How to set up an automatic Recipe Schema
If you have a recipe custom post type, you can automatically associate it with the Recipe schema using SEOPress’ automatic schema. To create an automatic recipe schema, go to SEO > Schemas and click on the Add schema button.
Choose, Recipes from Select your data type, and then select your post type from the list just below.
You can autocomplete certain fields with values from the post type. For example, the Recipe name could simply be taken from the value Post title. Click on Publish to save the automatic schema.
Once this is done, you will see values added automatically to the Structured Data Types metabox in recipe posts and you can complete any empty fields manually. Setting up automatic schema will gain you a lot of time.

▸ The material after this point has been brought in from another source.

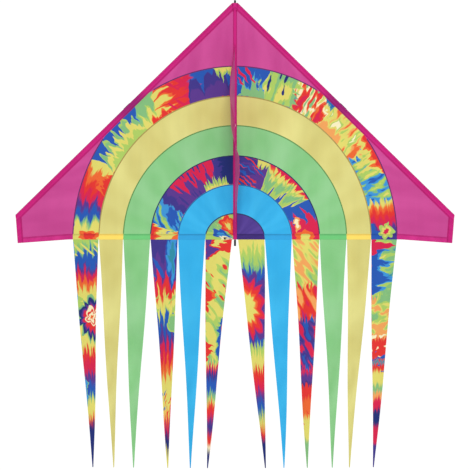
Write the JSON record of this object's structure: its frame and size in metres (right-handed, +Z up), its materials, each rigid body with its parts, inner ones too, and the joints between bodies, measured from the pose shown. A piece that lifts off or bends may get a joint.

Check your schema and you are finished
When you have published your article with the Recipe schema, you can check that everything is OK using Google’s Rich Results Test tool. Cut and paste the URL of your page and click Test URL to run the test. You should see Recipe in the list of Detected Items with a green tick. There may be warnings about missing optional values. You can click on the item to see these and also see the values that Google found on your page.
If that tested out OK, well done! You can do this for every recipe you publish or follow errors and warnings in Google’s Search Console Rich Results Status Report. This will also report on the number of impressions your rich results obtained in Google over time.
Your recipes should be more visible and your blog getting more traffic!